Apple’s move into “cloud computing” — announced Monday at the company’s Worldwide Developer Conference — was hotly awaited. Now that CEO Steve Jobs has taken the covers off iCloud, the Apple user stands to gain.

Apple’s move into “cloud computing” — announced Monday at the company’s Worldwide Developer Conference — was hotly awaited. Now that CEO Steve Jobs has taken the covers off iCloud, the Apple user stands to gain.

A consumer-oriented service, iCloud aims to let people upload their stuff to a secure site shared by all of their Apple devices, including MacBooks, iPads, iPhones and iPods.

“Keeping all those devices in sync,’’ Jobs said, “is driving us all crazy.’’
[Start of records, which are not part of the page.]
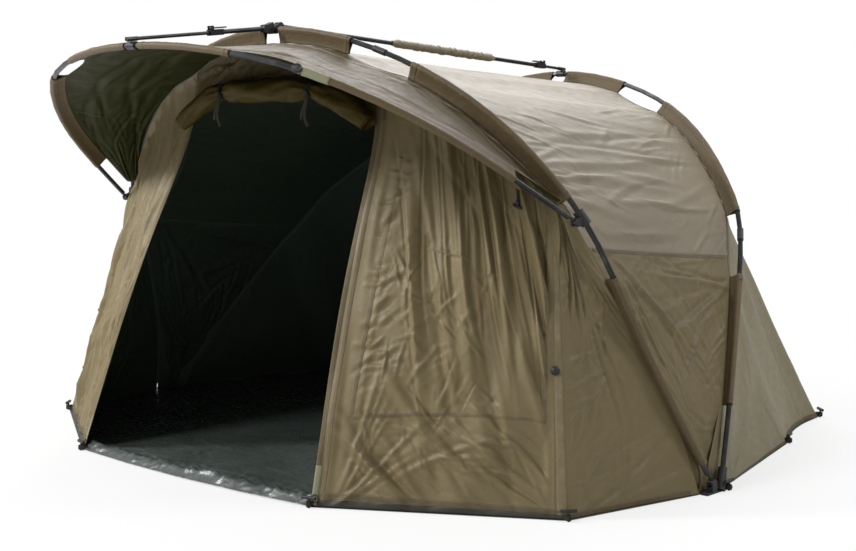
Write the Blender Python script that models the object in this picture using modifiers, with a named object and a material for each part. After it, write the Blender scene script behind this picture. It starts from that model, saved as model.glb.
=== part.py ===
"""Pram-hood bivvy tent: three hoops on two pivot blocks, two ridge bars and a sewn canopy.

Metres, +Z up. The doorway faces -Y and the origin lies on the ground under the middle of the tent.
The middle hoop folds back on the pivot blocks, the peak hoop folds on the middle hoop's junction
blocks, and each ridge bar swings on the hub at the top of the middle hoop.
"""

import math

import bmesh
import bpy
import numpy as np
from mathutils import Matrix, Vector

# Driving sizes of the frame
HALF_SPAN = 1.500          # from the middle of the tent to a pivot block
PIVOT_Y = -0.0905          # the pivots' place along the tent
PIVOT_Z = 0.034            # height of the hoops' feet
FOOT_SPREAD = 0.060        # between the middle hoop's pivot and the rear hoop's socket
REAR_LEAN = math.radians(54.0)
REAR_HEIGHT = 1.770
MIDDLE_LEAN = math.radians(112.0)
MIDDLE_HEIGHT = 1.673
PEAK_LEAN = math.radians(145.8)
PEAK_HEIGHT = 1.032
JUNCTION_RISE_SHARE = .58398   # of the middle hoop's height
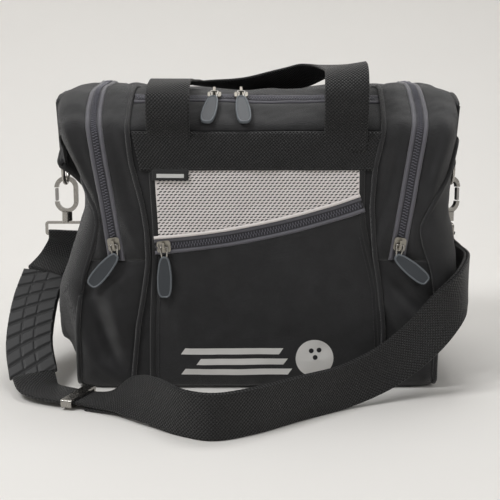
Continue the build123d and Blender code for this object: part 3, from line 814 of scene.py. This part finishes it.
# The mesh is knitted with staggered oval holes, over a black lining.
spacer_knit = grained("spacer_knit", (0.74, 0.70, 0.685), 0.75, 1400.0, 2.0, 0.5, 0.0003)[0]
hole_pitch, hole_row, hole_rib = 3.7, 2.5, 1.35
mesh_columns, mesh_rows, mesh_middle = 68, 34, 163
mesh_edges = ((-90.3, -1), (92.0, 1))
mesh_shape = bmesh.new()
bmesh.ops.create_grid(mesh_shape, x_segments=mesh_columns, y_segments=mesh_rows, size=0.5)
for point in mesh_shape.verts:
    column, row = (point.co.x + 0.5) * mesh_columns, (point.co.y + 0.5) * mesh_rows
    point.co = ((column + 0.5 * row - 0.5 * mesh_rows - mesh_columns / 2) * hole_pitch,
                0, (row - mesh_rows / 2) * hole_row + mesh_middle)
for edge_x, outwards in mesh_edges:
    bmesh.ops.bisect_plane(
        mesh_shape, geom=mesh_shape.verts[:] + mesh_shape.edges[:] + mesh_shape.faces[:],
        plane_co=(edge_x, 0, 0), plane_no=(outwards, 0, 0), clear_outer=True)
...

In my own case, my own music collection is spread out among a half-dozen Apple devices and it’s a real mess.

But let’s back up so everyone is on the same page. Cloud computing basically means using resources on the Internet instead of your hard drive.

There is little question the computing world is headed that way; the fabulously successful Google Docs is a great example of cloud computing.

Instead of going to the computing store and purchasing an office suite on CD-ROM, you can head to a website and simply use it and store your documents safely online to be retrieved anywhere.

Now, what if you could do that with any content? Documents? Music? Video? Why do I have to remember on which hard drive my stuff is located? Why can’t I have access to everything I own at any time? Why isn’t the music on my iPad the same as the music on my iPod?

Of course, one issue with cloud storage is the time spent uploading and downloading, the so-called “bandwidth factor.”

And there’s potential expense if you are using your cellular connection.

Apple is trying to solve that when it comes to music with an innovative idea called “iTunes Match.” Any song you have purchased from iTunes is saved online, preventing you from losing your song purchases if your hard drive dies, for example. But what about the 4,000 songs you have ripped from your personal CDs? You don’t want to upload them to the cloud, do you?

Apple instead scans your iTunes and matches them with 256kbps AAC files that it already has on file and will keep those in your name.

In other words, if you have REO Speedwagon’s “Ridin’ the Storm Out” on your hard drive, it will simply move its version of that song to your folder online and not force you to upload yours. There is a 25,000-song limit, still amazing for $25 a year. There also is a limit of 10 devices, but I doubt most consumers have more.

As consumers get more comfortable with computing devices that don’t even come with an optical drive like a CD-ROM, and with getting their applications online, cloud computing will becoming more commonplace.

The computing world and business users already are in the clouds.

The only question for some time has been when the consumers will catch on. For Apple, I think that time is now.